Entries with model source code:

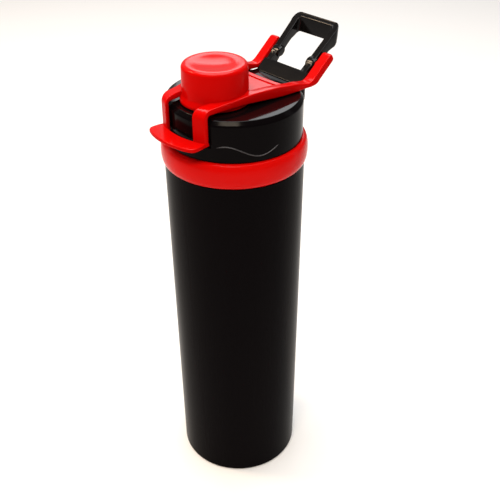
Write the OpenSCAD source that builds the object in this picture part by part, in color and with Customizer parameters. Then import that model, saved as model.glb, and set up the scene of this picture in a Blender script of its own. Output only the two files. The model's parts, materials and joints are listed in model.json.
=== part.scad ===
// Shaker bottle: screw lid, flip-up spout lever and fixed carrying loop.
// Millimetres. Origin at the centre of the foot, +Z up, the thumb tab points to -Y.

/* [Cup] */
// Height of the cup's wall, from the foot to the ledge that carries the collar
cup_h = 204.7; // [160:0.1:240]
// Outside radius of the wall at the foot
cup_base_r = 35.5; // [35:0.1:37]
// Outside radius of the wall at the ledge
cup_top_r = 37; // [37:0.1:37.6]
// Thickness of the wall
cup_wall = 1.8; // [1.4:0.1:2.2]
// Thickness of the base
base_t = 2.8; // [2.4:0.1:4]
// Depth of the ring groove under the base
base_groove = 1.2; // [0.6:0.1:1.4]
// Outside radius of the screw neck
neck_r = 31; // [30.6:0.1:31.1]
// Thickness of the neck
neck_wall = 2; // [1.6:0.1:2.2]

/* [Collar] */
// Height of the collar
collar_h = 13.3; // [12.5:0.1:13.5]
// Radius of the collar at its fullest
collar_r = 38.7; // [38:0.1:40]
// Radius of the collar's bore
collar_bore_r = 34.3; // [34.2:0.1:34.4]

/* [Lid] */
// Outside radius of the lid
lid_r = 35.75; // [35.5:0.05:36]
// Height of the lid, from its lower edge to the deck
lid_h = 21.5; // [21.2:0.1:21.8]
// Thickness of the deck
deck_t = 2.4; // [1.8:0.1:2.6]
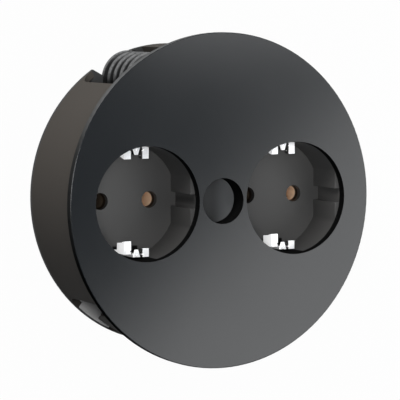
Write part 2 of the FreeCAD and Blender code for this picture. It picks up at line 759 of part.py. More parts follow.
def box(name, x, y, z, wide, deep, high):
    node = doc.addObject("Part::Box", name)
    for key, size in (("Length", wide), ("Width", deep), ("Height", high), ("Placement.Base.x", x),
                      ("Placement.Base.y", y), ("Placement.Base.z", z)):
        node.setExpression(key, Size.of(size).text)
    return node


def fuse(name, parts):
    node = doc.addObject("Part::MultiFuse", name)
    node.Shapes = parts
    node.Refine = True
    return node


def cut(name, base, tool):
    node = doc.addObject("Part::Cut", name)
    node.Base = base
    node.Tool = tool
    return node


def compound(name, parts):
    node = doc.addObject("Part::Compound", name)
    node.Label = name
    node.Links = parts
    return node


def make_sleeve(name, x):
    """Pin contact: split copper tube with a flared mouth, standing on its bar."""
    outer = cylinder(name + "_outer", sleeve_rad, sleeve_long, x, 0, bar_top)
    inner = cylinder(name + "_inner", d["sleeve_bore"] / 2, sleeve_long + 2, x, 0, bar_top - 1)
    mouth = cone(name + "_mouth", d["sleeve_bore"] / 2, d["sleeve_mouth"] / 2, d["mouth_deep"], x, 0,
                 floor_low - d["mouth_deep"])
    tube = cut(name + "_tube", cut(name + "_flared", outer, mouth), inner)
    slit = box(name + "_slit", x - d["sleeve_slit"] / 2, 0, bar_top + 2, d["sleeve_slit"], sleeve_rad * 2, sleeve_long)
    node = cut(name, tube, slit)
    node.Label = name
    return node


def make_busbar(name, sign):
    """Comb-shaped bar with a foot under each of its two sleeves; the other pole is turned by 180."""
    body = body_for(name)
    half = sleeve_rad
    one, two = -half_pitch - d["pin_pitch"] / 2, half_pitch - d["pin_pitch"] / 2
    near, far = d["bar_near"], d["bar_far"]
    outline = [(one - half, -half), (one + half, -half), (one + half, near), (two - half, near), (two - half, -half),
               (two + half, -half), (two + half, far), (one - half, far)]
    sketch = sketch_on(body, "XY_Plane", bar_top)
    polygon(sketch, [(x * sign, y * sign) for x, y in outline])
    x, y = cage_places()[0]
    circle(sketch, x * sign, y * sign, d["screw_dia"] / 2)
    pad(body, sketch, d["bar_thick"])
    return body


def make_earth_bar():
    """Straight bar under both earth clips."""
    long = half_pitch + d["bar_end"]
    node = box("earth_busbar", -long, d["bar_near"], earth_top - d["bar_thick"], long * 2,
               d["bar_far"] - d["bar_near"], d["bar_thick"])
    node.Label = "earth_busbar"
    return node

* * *

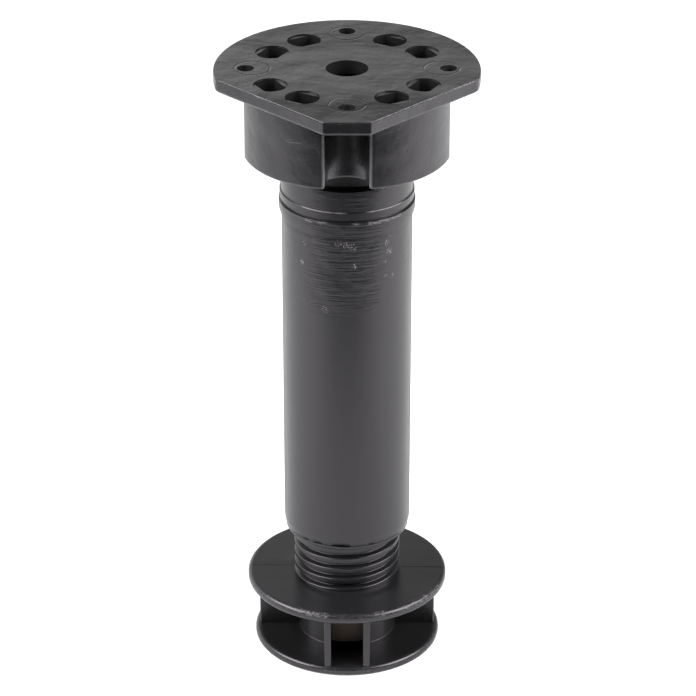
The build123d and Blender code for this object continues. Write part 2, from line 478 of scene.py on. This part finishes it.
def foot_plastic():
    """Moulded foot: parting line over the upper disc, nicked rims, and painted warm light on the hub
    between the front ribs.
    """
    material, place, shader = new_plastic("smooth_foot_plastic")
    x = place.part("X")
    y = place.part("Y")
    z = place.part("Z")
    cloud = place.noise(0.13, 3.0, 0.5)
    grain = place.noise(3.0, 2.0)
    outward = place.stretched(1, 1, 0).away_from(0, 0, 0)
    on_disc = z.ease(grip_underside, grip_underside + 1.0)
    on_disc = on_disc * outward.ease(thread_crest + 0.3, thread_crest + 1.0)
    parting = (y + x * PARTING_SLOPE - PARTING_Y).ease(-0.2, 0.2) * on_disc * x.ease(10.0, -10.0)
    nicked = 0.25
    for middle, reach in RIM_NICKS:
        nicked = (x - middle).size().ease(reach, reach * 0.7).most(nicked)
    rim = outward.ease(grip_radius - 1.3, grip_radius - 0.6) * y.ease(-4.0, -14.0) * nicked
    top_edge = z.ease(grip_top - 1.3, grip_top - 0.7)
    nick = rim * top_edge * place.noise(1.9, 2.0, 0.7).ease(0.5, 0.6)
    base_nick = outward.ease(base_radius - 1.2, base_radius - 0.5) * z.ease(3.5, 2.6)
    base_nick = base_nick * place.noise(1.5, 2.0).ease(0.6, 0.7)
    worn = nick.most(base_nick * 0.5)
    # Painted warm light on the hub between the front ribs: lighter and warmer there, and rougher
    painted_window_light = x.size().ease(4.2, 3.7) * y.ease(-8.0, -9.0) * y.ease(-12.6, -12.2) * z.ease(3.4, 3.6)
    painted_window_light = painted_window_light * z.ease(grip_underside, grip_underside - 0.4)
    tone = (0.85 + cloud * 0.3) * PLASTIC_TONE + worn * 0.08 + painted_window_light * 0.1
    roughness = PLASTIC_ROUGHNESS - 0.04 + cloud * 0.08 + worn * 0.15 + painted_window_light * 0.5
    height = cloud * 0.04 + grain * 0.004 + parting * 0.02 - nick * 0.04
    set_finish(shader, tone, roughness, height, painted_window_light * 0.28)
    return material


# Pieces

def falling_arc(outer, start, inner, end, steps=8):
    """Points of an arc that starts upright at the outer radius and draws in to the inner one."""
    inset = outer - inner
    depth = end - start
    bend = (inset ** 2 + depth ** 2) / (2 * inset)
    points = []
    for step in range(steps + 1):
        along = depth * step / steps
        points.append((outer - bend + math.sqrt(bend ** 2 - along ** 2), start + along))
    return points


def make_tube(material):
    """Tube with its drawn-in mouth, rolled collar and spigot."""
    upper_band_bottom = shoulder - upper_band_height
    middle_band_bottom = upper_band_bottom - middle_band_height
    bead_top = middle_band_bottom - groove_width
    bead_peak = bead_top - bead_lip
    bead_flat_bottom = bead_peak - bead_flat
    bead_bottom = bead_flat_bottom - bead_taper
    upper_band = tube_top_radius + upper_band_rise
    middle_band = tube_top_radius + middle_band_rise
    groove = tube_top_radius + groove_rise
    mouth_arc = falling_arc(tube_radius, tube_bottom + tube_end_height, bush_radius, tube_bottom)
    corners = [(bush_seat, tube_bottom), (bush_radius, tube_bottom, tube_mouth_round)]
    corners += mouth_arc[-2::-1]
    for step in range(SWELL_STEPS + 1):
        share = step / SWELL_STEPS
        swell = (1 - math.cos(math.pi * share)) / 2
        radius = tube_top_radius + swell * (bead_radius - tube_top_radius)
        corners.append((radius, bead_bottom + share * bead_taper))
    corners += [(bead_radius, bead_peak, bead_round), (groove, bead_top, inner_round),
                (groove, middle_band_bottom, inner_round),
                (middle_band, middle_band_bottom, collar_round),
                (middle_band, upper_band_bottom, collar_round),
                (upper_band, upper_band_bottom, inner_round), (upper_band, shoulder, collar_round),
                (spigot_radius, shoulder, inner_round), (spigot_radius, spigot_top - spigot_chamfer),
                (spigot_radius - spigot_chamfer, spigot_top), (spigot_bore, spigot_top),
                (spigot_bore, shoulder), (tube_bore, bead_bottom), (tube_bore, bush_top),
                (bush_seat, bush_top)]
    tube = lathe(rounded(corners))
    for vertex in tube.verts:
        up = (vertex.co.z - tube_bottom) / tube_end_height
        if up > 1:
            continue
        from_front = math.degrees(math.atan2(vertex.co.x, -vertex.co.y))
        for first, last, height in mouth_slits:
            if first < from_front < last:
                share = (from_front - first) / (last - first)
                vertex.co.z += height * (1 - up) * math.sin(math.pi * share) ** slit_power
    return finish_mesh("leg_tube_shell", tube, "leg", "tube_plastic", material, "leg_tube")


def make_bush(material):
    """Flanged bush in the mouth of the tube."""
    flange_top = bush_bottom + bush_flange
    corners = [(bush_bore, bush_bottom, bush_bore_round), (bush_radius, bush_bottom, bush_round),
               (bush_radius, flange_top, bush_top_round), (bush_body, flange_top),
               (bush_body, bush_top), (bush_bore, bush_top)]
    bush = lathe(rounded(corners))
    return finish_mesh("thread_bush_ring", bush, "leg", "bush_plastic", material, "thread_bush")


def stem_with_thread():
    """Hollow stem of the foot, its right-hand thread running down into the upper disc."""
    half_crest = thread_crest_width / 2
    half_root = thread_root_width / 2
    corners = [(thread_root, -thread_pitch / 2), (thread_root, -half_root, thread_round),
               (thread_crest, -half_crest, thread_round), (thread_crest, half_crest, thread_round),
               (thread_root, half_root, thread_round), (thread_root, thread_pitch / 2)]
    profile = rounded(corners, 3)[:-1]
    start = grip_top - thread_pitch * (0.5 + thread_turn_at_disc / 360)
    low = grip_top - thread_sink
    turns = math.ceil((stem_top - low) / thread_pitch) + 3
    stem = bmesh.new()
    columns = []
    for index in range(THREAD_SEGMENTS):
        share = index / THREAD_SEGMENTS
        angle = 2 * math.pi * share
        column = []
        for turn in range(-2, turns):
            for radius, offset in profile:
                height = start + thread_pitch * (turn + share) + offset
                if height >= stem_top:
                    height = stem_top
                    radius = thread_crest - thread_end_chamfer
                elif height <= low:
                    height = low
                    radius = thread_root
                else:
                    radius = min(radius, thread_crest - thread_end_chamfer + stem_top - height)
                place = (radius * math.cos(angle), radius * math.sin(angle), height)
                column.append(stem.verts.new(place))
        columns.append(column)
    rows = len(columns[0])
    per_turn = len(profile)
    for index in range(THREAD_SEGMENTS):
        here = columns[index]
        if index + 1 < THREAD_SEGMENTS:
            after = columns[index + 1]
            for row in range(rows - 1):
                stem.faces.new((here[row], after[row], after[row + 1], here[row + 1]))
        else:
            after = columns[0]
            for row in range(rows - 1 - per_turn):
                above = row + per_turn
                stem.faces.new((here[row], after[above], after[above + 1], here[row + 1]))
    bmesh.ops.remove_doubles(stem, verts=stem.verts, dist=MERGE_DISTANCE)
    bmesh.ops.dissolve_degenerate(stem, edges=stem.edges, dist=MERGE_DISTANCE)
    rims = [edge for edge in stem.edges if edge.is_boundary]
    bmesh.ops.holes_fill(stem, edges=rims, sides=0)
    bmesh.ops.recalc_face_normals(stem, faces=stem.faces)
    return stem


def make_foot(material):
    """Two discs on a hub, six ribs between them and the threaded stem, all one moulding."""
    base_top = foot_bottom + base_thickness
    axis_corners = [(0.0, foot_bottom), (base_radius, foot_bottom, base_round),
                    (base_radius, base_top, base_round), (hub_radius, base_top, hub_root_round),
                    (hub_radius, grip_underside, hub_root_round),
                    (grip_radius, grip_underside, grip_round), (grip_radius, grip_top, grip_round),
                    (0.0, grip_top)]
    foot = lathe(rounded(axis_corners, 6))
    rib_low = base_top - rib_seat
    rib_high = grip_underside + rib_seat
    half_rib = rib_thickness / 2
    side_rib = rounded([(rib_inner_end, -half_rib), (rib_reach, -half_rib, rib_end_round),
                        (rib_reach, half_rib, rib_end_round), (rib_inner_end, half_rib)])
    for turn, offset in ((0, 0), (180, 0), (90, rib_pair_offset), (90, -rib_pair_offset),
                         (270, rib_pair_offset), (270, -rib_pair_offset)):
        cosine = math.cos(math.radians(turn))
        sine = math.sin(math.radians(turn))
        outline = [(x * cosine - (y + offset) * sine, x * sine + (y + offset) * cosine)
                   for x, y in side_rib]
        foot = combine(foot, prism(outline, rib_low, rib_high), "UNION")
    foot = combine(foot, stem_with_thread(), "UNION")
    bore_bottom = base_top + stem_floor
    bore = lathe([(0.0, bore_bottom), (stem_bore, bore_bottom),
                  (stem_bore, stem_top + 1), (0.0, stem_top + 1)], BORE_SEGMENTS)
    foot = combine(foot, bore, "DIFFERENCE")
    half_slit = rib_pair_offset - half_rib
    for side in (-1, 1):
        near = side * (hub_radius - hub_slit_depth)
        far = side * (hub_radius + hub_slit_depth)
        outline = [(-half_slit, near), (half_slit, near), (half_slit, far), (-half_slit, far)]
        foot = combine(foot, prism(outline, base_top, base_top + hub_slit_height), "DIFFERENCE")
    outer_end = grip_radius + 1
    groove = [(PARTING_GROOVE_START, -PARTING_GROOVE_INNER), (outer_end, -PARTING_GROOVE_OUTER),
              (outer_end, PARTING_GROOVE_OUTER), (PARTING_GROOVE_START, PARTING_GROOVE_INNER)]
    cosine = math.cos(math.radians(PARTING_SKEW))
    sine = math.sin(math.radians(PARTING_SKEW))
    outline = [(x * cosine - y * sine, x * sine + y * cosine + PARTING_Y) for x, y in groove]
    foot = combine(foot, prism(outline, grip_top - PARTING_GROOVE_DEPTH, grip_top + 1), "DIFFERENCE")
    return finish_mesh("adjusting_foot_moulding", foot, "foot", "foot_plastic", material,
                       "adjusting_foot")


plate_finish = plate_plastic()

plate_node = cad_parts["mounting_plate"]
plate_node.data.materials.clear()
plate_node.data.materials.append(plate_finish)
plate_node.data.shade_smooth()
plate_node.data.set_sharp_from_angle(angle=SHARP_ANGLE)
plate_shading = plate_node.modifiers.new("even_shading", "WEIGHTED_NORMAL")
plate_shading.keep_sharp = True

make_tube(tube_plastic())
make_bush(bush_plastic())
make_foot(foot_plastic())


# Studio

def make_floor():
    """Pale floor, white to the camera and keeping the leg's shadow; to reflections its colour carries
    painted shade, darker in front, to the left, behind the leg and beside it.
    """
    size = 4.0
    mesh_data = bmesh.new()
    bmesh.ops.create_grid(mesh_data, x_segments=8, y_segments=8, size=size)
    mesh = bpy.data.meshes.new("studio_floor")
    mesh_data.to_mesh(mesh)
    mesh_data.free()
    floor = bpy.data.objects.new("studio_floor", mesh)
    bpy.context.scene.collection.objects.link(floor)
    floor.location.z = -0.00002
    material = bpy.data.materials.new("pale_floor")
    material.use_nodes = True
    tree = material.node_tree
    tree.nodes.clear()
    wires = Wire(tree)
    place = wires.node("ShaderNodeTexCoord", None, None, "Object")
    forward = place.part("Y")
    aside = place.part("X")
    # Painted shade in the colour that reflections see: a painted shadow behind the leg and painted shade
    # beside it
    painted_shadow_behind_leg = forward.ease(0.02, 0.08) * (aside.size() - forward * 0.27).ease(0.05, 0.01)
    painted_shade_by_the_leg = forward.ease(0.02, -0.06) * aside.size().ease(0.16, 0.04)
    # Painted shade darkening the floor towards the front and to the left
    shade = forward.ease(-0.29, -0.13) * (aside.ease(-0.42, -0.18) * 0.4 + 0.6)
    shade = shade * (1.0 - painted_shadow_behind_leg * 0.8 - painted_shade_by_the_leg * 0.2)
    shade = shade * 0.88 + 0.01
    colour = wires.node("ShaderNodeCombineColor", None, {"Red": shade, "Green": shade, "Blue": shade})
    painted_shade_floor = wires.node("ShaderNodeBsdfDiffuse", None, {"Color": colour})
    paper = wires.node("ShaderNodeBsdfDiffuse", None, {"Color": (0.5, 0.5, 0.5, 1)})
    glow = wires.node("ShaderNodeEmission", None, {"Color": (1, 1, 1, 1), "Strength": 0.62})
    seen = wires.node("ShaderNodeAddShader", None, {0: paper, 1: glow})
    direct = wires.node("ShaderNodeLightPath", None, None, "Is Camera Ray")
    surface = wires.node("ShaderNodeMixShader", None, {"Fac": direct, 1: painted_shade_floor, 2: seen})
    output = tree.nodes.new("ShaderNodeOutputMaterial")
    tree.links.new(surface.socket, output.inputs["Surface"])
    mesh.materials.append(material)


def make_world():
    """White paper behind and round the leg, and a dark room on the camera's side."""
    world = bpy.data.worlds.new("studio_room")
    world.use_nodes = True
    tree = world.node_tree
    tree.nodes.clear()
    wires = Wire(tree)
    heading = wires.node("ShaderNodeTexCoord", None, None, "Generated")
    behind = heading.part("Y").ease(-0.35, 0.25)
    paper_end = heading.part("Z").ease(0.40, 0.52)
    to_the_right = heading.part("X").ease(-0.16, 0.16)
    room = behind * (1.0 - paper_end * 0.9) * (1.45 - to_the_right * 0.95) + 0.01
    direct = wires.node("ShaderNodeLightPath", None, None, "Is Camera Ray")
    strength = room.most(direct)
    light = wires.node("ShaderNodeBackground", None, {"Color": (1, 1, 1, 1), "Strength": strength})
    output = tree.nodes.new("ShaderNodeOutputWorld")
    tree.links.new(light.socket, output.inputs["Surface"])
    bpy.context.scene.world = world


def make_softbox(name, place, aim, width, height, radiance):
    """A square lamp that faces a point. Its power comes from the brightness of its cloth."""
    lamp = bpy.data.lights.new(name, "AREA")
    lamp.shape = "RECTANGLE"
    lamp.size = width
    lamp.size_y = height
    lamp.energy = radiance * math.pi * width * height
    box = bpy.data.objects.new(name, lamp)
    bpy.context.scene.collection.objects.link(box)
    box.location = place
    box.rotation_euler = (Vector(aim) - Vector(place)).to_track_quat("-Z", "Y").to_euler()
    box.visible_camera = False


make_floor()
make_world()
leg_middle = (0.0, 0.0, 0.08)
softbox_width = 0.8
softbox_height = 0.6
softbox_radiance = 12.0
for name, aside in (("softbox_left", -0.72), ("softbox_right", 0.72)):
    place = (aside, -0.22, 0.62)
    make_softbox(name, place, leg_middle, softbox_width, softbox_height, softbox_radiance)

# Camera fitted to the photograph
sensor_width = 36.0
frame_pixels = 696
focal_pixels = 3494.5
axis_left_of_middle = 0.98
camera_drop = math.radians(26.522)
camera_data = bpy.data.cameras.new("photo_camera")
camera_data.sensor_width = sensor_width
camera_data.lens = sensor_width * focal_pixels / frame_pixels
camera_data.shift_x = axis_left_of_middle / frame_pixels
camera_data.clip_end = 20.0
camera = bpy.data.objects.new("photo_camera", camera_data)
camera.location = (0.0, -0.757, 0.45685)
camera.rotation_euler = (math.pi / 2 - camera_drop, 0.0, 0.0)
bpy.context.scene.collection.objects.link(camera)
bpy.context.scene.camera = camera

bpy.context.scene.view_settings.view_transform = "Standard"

▶ **Exercise instructions**
The lines to return run from the one containing "Write the OpenSCAD" down to the one containing "neck_wall = 2; // [1.6:0.1:2.2]"; give them exactly, both included, and no others.

▶ **Exercise result**
Write the OpenSCAD source that builds the object in this picture part by part, in color and with Customizer parameters. Then import that model, saved as model.glb, and set up the scene of this picture in a Blender script of its own. Output only the two files. The model's parts, materials and joints are listed in model.json.
=== part.scad ===
// Shaker bottle: screw lid, flip-up spout lever and fixed carrying loop.
// Millimetres. Origin at the centre of the foot, +Z up, the thumb tab points to -Y.

/* [Cup] */
// Height of the cup's wall, from the foot to the ledge that carries the collar
cup_h = 204.7; // [160:0.1:240]
// Outside radius of the wall at the foot
cup_base_r = 35.5; // [35:0.1:37]
// Outside radius of the wall at the ledge
cup_top_r = 37; // [37:0.1:37.6]
// Thickness of the wall
cup_wall = 1.8; // [1.4:0.1:2.2]
// Thickness of the base
base_t = 2.8; // [2.4:0.1:4]
// Depth of the ring groove under the base
base_groove = 1.2; // [0.6:0.1:1.4]
// Outside radius of the screw neck
neck_r = 31; // [30.6:0.1:31.1]
// Thickness of the neck
neck_wall = 2; // [1.6:0.1:2.2]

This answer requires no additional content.